* [The task]:
Only the lines between the line with "const blades = leaflets(frondCurve(spec), spec, others);" and the line with "SEED = 8259", together with those two lines themselves, are to be copied exactly.
============
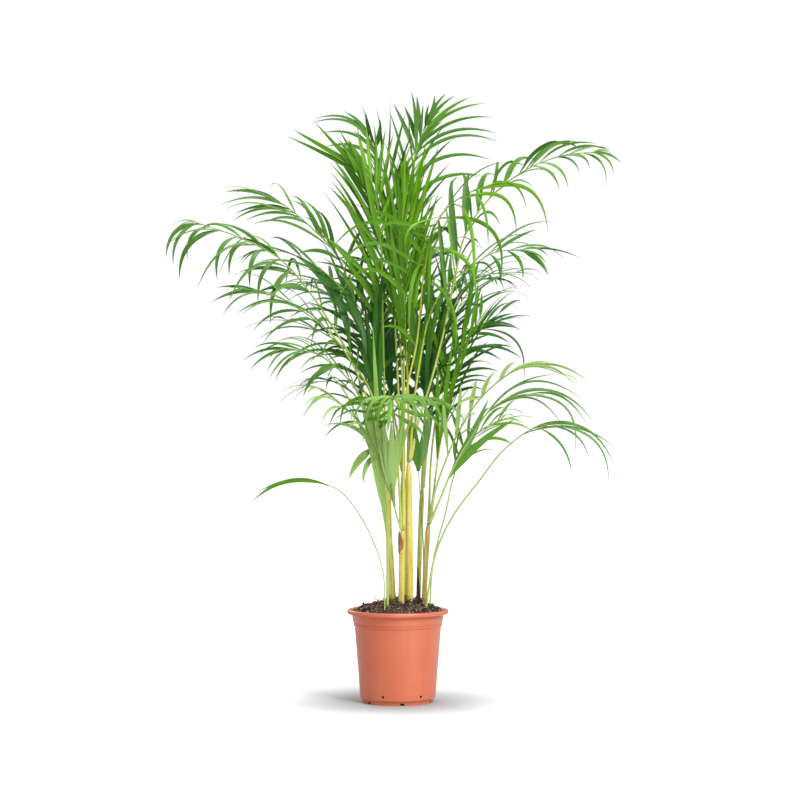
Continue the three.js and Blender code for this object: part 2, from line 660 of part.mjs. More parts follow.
const inPlace = [...woody, ...Object.values(stalks)];
for (const [name, spec] of Object.entries(FRONDS)) {
  const others = inPlace.filter((piece) => piece !== stalks[name]);
  const blades = leaflets(frondCurve(spec), spec, others);
  const whole = blades.reduce((all, one) => all.add(one), stalks[name]);
  addPiece(`frond_${name}`, largestBody(whole.asOriginal().simplify(MERGE_WITHIN)), spec.tone);
  inPlace.push(...blades);
}

export default palm;
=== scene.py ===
"""A young areca palm in a thin-walled nursery pot, dressed for rendering.

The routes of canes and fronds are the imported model's own, in millimetres, +Z up, the
front towards -Y. Meshes are built in millimetres and written in metres.
"""

import math

import bpy
import numpy as np
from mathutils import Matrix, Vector, noise


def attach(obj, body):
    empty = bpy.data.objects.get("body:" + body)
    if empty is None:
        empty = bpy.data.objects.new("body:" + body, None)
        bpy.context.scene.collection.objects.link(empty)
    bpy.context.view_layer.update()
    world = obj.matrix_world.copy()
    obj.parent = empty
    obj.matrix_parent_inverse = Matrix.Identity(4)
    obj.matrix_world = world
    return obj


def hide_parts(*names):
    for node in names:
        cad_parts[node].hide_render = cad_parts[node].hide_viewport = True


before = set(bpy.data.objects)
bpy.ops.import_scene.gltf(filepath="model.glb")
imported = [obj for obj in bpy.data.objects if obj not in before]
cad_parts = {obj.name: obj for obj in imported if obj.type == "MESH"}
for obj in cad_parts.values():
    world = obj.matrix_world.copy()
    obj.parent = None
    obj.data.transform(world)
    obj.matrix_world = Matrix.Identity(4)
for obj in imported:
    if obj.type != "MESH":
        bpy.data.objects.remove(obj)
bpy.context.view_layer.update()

MM = 0.001
SEED = 8259

# ---- the object's dimensions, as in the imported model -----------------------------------

POT_HEIGHT = 173.0
RIM_RADIUS = 95.0
BAND_TOP_RADIUS = 86.0
BAND_BOTTOM_RADIUS = 83.0
BAND_BOTTOM = 143.0
WALL_TOP_RADIUS = 81.2
WALL_BOTTOM_RADIUS = 70.8
WALL_BOTTOM = 12.0
WALL = 1.8
FOOT_RADIUS = 66.0
FOOT_WIDTH = 4.0
FLOOR_UNDERSIDE = 3.5
NOTCHES = 6
NOTCH_ANGLE = -83.0
NOTCH_WIDTH = 10.0
NOTCH_HEIGHT = 4.5
SIDE_HOLE_RADIUS = 2.5
SIDE_HOLE_Z = 16.0
FLOOR_HOLE_RADIUS = 5.0
FLOOR_HOLE_RING = 42.0
SOIL_EDGE = 168.0
SOIL_CROWN = 186.0
ROOT_DEPTH = 34.0
STALK_TIP_RADIUS = 0.7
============
* [Answer for this exercise]:
  const blades = leaflets(frondCurve(spec), spec, others);
  const whole = blades.reduce((all, one) => all.add(one), stalks[name]);
  addPiece(`frond_${name}`, largestBody(whole.asOriginal().simplify(MERGE_WITHIN)), spec.tone);
  inPlace.push(...blades);
}

export default palm;
=== scene.py ===
"""A young areca palm in a thin-walled nursery pot, dressed for rendering.

The routes of canes and fronds are the imported model's own, in millimetres, +Z up, the
front towards -Y. Meshes are built in millimetres and written in metres.
"""

import math

import bpy
import numpy as np
from mathutils import Matrix, Vector, noise


def attach(obj, body):
    empty = bpy.data.objects.get("body:" + body)
    if empty is None:
        empty = bpy.data.objects.new("body:" + body, None)
        bpy.context.scene.collection.objects.link(empty)
    bpy.context.view_layer.update()
    world = obj.matrix_world.copy()
    obj.parent = empty
    obj.matrix_parent_inverse = Matrix.Identity(4)
    obj.matrix_world = world
    return obj


def hide_parts(*names):
    for node in names:
        cad_parts[node].hide_render = cad_parts[node].hide_viewport = True


before = set(bpy.data.objects)
bpy.ops.import_scene.gltf(filepath="model.glb")
imported = [obj for obj in bpy.data.objects if obj not in before]
cad_parts = {obj.name: obj for obj in imported if obj.type == "MESH"}
for obj in cad_parts.values():
    world = obj.matrix_world.copy()
    obj.parent = None
    obj.data.transform(world)
    obj.matrix_world = Matrix.Identity(4)
for obj in imported:
    if obj.type != "MESH":
        bpy.data.objects.remove(obj)
bpy.context.view_layer.update()

MM = 0.001
SEED = 8259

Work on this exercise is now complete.